The Bontebok National Park, originally established in 1931 to save the Bontebok antelope, which had been reduced to less than 30, is situated 225km east of Cape Town. It is one of the last remaining areas of the coastal renosterveld and sits between the looming Langeberg Mountains and the extensively cultivated area of the Overburg - the Cape's breadbasket.
We decided to drive there from Montagu, via Barrydale, (110km) on the hottest day of our trip. Route 62 - the road through the Little Karoo - runs over knobbly hills in the lee of the great spine of the Langeberg mountains through increasingly dry country watered by streams running out of the sandstone heights. It's a land of modest vineyards and fruit farms. As we left Montagu black travellers held out banknotes in their hands trying to get a ride to the next distant town or out to their dwellings on one of the farms. Then we were practically the only car on the road for miles and miles. At one point we zoomed by a black family walking in the full sun, the man carrying their modest suitcase on his head, bound for who knows where.
I wanted to stop and take pictures of the mountains, the dryness, the small farms with their boreholes and irrigation systems for vines, fruit and lucerne but it was already hot. As ever, the beguiling lines on the map turned into distances much bigger than I had imagined. After an hour we came to the next pass, the Tradouw Pass, through the Langeberg mountains. A sign at the right turn pointed to 'the Land of Eden' after first first passing a dismal and sun-beaten township perched above the little settlement of Barrydale (see Rural Townships for conditions in the township). At the turn off for the pass there were a number of black women waiting in hope for something. It was a bleak scene.
We rushed on and climbed up through the Tradouw pass, up and up, along a smooth winding road, up a piece of lovely first world infrastructure (surveyed by Thomas Bain and built with convict labour in 1873 and named from the Khoisan meaning ‘the way of the women’), through private nature reserves where fynbos rocked in the fierce southerly wind.
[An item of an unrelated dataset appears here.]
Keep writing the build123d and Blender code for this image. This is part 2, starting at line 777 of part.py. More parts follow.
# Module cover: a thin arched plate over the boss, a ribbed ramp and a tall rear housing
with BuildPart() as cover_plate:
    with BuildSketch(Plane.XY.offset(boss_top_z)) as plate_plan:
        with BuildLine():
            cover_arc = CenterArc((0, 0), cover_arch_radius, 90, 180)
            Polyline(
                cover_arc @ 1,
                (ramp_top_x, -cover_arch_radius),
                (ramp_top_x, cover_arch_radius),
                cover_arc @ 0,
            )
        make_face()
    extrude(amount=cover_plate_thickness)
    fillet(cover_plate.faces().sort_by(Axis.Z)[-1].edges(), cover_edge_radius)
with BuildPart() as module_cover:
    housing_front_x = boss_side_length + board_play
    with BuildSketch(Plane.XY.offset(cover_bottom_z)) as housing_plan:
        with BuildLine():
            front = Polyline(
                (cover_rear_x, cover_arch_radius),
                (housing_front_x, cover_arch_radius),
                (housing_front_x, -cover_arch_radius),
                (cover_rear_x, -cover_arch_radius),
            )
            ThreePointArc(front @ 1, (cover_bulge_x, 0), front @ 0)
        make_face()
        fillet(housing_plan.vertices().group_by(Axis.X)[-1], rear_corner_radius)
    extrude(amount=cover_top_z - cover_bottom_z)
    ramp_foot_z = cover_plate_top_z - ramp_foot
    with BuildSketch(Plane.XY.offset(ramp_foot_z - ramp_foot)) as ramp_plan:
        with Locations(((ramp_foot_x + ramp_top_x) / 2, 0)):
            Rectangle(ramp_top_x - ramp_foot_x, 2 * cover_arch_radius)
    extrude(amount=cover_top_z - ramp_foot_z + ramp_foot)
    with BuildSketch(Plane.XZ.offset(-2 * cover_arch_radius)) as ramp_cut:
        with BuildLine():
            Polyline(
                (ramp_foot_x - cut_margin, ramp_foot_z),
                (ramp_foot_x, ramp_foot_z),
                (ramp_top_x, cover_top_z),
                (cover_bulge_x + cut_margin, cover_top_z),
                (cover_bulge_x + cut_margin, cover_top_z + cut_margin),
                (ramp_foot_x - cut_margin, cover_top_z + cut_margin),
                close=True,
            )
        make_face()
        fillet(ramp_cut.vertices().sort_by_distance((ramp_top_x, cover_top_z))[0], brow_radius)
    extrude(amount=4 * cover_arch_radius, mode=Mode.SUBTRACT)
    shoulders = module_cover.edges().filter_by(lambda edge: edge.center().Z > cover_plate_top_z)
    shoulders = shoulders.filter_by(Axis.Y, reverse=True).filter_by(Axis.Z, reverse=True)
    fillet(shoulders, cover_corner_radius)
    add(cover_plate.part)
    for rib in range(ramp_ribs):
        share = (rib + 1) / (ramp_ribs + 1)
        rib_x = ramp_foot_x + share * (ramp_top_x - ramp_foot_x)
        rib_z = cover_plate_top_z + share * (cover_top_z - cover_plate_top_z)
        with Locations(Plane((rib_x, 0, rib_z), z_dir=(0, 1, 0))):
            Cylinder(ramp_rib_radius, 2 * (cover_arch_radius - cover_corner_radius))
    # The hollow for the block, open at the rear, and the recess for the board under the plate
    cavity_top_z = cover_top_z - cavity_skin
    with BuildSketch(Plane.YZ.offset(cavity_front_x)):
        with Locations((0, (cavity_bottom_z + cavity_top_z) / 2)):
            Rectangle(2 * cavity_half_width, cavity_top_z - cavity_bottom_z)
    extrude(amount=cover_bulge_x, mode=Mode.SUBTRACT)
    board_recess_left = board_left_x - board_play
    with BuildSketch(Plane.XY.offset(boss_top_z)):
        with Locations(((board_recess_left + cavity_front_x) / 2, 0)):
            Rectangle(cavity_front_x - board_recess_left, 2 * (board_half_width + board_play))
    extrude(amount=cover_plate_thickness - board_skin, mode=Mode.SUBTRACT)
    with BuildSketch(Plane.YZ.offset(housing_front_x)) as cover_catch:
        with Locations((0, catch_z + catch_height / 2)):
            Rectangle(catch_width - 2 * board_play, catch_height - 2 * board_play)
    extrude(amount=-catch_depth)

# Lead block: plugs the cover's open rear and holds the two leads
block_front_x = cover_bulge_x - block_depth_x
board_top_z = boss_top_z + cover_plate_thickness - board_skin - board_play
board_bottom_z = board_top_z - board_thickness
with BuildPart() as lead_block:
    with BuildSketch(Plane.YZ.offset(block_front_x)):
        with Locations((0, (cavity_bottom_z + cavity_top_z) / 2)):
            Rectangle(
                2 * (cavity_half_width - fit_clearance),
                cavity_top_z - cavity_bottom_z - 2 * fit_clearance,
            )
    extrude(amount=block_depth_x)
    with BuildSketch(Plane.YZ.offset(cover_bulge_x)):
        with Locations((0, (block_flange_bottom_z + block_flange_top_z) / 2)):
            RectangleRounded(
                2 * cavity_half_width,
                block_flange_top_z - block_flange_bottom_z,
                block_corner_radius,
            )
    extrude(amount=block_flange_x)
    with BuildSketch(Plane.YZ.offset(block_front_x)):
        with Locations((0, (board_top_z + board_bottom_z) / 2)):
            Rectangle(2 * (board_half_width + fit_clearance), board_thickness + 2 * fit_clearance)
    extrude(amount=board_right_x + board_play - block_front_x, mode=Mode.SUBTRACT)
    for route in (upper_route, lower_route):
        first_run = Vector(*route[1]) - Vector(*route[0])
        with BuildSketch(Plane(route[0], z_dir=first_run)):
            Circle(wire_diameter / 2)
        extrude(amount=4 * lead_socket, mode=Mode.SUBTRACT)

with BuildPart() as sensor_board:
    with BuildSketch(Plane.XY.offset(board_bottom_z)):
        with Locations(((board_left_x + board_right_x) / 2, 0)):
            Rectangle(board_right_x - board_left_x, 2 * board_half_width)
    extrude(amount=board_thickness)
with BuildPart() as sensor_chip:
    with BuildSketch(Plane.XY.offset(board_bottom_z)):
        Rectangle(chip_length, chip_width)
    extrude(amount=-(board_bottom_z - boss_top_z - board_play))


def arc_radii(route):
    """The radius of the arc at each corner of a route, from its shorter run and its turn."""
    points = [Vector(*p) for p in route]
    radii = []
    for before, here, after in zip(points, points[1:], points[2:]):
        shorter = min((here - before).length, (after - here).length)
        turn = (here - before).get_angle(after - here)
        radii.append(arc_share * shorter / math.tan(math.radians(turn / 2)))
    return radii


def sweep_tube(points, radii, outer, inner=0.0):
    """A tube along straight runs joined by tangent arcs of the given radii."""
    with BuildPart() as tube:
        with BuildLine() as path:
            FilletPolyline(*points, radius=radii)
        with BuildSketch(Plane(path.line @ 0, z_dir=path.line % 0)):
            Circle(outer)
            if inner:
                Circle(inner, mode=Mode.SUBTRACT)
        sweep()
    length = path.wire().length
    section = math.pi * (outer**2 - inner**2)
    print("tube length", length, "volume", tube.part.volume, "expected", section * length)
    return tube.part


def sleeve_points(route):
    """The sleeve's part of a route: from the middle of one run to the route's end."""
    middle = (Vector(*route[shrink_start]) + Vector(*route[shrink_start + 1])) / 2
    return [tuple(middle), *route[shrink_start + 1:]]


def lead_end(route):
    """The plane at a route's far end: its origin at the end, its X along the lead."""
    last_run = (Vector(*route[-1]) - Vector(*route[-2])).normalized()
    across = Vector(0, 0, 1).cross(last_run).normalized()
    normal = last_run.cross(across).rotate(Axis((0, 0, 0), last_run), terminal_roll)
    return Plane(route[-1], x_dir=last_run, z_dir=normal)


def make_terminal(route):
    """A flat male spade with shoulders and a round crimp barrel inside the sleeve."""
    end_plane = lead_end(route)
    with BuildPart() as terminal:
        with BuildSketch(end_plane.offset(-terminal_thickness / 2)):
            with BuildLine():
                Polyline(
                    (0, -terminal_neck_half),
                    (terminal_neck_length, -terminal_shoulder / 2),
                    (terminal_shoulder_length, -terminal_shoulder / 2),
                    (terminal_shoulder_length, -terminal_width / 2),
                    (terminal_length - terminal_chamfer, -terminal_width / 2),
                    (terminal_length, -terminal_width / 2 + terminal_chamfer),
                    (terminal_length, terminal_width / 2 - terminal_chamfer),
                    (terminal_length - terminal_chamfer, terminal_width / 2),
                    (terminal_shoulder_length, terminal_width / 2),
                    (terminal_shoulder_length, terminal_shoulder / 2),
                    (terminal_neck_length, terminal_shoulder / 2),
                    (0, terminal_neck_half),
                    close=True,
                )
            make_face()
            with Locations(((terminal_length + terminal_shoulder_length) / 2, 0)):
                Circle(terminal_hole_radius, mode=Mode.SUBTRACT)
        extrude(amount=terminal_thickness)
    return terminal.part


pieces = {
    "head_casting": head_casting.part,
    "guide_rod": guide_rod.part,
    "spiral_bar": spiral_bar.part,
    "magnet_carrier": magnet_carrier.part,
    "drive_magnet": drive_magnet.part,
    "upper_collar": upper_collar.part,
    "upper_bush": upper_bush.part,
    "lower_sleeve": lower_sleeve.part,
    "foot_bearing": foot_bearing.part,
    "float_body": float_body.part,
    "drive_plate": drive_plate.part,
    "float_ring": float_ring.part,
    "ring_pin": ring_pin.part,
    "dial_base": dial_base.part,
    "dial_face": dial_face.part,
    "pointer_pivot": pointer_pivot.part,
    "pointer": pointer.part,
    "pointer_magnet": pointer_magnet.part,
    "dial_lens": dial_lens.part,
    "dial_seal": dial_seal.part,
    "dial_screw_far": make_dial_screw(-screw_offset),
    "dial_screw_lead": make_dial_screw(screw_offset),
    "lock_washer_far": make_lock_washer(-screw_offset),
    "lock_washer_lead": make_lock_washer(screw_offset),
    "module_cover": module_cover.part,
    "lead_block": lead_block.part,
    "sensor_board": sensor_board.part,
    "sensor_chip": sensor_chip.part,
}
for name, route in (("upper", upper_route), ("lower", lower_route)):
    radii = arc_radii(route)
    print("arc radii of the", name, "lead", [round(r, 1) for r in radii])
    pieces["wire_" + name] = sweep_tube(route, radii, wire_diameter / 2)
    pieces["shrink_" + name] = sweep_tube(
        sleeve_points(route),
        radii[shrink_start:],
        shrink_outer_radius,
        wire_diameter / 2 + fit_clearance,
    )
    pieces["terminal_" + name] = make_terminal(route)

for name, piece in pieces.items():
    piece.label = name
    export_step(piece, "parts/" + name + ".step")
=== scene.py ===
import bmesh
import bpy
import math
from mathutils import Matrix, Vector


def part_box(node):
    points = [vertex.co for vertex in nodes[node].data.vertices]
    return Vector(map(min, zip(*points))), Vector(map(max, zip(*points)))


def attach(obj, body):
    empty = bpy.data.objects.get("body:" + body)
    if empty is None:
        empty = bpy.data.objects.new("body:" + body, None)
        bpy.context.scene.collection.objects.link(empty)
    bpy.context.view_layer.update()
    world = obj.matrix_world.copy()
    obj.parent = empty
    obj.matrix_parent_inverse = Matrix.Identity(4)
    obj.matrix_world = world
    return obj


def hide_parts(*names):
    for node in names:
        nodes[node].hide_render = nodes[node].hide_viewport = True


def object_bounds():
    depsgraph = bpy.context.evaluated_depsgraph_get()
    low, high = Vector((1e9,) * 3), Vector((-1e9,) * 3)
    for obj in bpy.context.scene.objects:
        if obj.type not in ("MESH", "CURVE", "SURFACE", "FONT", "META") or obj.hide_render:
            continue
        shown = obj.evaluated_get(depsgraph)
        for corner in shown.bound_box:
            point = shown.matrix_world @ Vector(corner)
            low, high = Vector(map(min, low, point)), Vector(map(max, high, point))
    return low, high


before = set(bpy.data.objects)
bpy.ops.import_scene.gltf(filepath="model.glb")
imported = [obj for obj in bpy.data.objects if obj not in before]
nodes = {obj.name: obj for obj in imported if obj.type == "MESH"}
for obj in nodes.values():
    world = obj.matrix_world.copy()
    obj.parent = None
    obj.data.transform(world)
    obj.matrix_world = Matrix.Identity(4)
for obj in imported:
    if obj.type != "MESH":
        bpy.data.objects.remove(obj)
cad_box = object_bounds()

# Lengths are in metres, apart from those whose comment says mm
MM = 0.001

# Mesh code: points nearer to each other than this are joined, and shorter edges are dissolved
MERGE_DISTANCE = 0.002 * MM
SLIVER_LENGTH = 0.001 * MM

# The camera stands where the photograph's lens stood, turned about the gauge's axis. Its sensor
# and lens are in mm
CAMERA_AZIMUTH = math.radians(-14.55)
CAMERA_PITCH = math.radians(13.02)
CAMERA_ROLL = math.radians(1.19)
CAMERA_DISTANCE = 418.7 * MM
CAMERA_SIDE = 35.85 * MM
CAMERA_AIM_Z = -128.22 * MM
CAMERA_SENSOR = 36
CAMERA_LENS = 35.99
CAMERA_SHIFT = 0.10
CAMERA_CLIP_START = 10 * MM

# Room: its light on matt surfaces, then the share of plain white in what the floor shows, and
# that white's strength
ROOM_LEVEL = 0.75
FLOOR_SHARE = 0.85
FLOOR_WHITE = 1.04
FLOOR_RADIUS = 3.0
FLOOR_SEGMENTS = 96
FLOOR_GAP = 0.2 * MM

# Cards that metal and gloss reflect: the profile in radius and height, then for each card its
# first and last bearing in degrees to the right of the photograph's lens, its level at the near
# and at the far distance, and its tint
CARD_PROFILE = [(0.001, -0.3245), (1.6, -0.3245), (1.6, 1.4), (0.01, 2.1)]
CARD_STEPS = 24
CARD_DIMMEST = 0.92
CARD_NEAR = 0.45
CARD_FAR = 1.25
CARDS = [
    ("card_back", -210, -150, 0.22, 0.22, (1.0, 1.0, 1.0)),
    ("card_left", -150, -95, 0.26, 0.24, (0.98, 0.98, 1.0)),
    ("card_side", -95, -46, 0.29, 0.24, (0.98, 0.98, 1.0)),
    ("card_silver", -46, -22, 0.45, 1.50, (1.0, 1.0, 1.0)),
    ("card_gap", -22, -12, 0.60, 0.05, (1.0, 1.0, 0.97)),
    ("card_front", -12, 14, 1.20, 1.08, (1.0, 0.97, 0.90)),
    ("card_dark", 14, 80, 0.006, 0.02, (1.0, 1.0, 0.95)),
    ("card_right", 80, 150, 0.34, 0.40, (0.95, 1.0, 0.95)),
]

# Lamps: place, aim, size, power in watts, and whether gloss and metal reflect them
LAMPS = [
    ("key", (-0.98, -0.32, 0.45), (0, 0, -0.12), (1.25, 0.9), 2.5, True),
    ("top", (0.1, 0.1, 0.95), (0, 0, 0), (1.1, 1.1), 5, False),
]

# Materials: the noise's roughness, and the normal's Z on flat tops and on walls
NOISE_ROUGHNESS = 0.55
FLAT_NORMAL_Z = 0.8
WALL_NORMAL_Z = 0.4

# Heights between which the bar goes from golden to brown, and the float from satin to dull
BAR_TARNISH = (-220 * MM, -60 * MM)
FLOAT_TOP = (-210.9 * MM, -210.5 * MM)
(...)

After the pass we descended a long hill. The land and farming were very different on the other side of the mountains with the beginning of the wheat country of the Overberg. We passed through a little, predominantly Cape Coloured, town called Suurbraak, (pronounced Seerbra) way up on the hill, seemingly isolated from the world.
Down and down we drove leaving the mountains through roadworks and Coloured women standing in the howling wind turning the big Stop/Go signs and onto the N2 to quick turn down a graded road past the municipal tip and a small airfield and out onto a dead flat sweltering plain for miles through the Park gates and finally to the Park lodge. By now the temp was up around 38-9 degrees and we announced we had come to take a walk to the friendly Coloured woman behind the desk. We signed in the visitors book, noting that only one other family was in the entire park. We took a map and the emergency number and clambered back into the sweltering heat of the car.
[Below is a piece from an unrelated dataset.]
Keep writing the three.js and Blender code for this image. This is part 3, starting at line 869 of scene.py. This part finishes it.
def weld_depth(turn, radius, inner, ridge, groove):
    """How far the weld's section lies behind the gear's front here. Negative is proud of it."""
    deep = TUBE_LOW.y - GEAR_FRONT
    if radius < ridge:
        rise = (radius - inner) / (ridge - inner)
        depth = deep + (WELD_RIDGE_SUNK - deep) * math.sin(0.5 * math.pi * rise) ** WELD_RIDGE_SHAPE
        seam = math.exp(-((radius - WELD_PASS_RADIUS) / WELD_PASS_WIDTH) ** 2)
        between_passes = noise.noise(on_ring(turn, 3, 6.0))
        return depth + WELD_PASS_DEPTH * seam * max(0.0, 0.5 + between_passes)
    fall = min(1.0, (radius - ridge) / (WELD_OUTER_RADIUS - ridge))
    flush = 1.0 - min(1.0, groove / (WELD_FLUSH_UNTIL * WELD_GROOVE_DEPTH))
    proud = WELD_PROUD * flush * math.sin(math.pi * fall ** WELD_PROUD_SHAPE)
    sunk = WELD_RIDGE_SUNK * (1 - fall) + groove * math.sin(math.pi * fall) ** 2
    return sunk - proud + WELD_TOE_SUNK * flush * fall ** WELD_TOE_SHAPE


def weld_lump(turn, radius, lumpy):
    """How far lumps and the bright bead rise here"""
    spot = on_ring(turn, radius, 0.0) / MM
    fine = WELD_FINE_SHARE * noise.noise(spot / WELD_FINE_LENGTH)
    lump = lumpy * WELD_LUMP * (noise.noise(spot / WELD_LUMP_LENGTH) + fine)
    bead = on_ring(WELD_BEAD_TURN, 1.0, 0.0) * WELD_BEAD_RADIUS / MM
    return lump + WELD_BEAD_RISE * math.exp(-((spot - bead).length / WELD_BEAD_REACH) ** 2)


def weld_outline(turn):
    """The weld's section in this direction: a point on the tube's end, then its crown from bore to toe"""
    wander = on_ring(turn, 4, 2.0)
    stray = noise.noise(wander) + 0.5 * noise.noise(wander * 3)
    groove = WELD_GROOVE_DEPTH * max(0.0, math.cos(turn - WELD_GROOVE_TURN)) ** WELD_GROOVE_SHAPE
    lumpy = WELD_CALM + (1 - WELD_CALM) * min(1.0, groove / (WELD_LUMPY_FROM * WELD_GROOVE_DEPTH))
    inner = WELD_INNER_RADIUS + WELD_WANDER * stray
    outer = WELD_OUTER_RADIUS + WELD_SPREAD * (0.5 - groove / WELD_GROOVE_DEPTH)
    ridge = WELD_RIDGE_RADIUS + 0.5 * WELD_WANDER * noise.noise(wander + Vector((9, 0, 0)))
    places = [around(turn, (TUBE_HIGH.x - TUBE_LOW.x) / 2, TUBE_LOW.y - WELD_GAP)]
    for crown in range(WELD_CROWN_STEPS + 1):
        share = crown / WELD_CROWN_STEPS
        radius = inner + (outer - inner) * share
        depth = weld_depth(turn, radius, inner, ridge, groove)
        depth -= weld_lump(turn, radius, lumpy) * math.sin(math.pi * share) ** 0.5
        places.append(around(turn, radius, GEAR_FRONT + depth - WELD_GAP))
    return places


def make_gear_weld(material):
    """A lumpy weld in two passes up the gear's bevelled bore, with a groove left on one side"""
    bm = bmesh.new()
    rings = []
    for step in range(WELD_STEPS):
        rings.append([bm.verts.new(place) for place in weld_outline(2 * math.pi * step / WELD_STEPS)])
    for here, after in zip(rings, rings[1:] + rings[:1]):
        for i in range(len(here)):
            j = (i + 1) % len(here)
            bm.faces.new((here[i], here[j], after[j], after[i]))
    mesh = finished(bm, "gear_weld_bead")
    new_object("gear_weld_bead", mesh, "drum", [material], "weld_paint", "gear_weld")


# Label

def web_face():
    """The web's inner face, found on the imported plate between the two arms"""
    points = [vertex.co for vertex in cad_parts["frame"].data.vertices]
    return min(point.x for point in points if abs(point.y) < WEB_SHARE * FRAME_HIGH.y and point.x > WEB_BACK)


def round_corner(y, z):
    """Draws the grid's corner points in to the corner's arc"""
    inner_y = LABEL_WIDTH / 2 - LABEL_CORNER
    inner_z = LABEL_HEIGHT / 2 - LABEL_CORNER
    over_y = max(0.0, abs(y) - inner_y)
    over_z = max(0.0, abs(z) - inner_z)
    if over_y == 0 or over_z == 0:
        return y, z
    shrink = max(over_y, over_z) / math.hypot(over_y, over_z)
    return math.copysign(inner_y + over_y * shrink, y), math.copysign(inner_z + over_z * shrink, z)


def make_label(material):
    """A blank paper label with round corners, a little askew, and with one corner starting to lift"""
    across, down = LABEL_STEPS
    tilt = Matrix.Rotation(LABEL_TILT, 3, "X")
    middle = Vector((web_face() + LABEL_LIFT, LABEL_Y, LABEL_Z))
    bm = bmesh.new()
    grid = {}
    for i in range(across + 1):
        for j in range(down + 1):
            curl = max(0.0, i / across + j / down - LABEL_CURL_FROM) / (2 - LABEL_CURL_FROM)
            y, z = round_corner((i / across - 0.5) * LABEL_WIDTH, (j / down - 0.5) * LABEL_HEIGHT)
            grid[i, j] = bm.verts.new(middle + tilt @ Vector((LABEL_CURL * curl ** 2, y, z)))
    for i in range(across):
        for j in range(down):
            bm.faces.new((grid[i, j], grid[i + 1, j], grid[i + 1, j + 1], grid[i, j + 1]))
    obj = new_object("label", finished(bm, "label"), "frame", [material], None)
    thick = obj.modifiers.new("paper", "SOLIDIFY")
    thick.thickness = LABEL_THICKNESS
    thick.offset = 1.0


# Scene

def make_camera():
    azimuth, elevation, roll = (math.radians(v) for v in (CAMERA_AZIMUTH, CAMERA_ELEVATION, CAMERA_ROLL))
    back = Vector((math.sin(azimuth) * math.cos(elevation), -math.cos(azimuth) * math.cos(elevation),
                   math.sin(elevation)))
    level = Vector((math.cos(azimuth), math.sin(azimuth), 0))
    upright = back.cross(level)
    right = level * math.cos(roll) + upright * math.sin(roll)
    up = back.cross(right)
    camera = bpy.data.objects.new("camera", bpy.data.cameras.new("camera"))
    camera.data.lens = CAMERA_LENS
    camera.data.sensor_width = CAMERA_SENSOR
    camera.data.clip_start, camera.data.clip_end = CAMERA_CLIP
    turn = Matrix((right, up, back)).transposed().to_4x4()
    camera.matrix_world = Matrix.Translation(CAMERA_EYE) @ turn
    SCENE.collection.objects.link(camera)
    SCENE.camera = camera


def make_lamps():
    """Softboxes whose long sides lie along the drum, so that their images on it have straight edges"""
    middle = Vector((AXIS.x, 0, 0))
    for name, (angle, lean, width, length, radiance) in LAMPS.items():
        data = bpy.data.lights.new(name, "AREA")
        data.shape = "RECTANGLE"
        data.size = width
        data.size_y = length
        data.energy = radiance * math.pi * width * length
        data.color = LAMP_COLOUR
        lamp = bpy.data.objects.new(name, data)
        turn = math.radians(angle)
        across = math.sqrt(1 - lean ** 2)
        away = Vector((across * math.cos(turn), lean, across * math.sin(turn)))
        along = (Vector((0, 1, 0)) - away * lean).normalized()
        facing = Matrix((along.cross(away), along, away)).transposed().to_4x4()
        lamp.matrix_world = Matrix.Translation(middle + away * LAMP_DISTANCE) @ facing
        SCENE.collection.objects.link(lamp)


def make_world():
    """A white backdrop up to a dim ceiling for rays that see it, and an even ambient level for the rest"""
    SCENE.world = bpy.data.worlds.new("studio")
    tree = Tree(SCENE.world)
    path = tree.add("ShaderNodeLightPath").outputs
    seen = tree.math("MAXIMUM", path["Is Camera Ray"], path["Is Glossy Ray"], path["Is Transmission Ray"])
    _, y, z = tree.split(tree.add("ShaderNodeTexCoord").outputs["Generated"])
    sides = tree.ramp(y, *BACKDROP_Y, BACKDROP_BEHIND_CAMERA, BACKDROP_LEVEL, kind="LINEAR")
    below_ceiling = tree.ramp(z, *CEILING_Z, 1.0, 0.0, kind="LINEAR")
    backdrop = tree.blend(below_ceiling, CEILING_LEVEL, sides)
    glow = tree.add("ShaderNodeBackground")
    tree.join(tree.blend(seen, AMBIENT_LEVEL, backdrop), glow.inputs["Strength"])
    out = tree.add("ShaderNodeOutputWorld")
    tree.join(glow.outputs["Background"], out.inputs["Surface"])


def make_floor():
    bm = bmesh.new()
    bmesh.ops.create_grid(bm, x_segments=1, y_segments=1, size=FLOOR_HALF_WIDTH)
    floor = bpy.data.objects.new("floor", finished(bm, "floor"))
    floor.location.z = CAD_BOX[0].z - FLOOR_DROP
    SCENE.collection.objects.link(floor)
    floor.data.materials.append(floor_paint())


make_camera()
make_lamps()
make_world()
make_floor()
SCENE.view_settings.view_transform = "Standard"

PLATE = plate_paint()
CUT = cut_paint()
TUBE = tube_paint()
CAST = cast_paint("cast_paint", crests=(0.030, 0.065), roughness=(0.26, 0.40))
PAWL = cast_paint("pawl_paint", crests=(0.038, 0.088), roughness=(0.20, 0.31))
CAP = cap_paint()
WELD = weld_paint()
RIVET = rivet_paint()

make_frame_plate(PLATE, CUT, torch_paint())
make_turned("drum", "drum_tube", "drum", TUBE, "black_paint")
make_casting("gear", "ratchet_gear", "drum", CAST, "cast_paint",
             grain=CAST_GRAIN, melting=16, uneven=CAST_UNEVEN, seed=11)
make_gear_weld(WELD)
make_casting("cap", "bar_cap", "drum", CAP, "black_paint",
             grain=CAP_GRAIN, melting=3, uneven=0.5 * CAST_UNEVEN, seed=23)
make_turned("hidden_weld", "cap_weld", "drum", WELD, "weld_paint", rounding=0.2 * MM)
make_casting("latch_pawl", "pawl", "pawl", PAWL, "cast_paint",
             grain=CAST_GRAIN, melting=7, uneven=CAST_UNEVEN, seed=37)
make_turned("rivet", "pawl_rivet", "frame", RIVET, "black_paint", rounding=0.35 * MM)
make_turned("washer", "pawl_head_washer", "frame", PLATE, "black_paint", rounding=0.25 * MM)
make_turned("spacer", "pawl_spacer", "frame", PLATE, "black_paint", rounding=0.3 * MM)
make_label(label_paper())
The Bontebok is a strange plain of inhospitable scrub and iron red pebbles, that rises gently towards the wall of the Langeberg mountains all shimmering in heat haze. We rolled down the gravelled roads in solitude looking for giant tortoise, Cape Zebra, Bontebok, and Hartebeest. We headed for the hoped-for cool of the Breede river. I parked the car under the miniscule shade of a small acacia and we took the 'Bushbuck Trail' which zig-zagged in and out of shade by the broad river. But it was really too hot for walking and too hot to see much wildlife. Monkey birds, aloe, weaver birds, big birds of prey.
We drove along to a swimming hole on the river for crisps and then the self-drive safari, the air conditioning failing to impress against the overwhelming heat, the car creeping over the big iron stone pebbles, the plain of sparse renosterveld stretching away to the distant bare fields of the Overberg. We even, irony of ironies, got stuck behind the one other car in the reserve.
As far as I can tell the Bontebok forms part of the Breede Shale Renostoveld which is little studied and under threat by agrticulture and mining.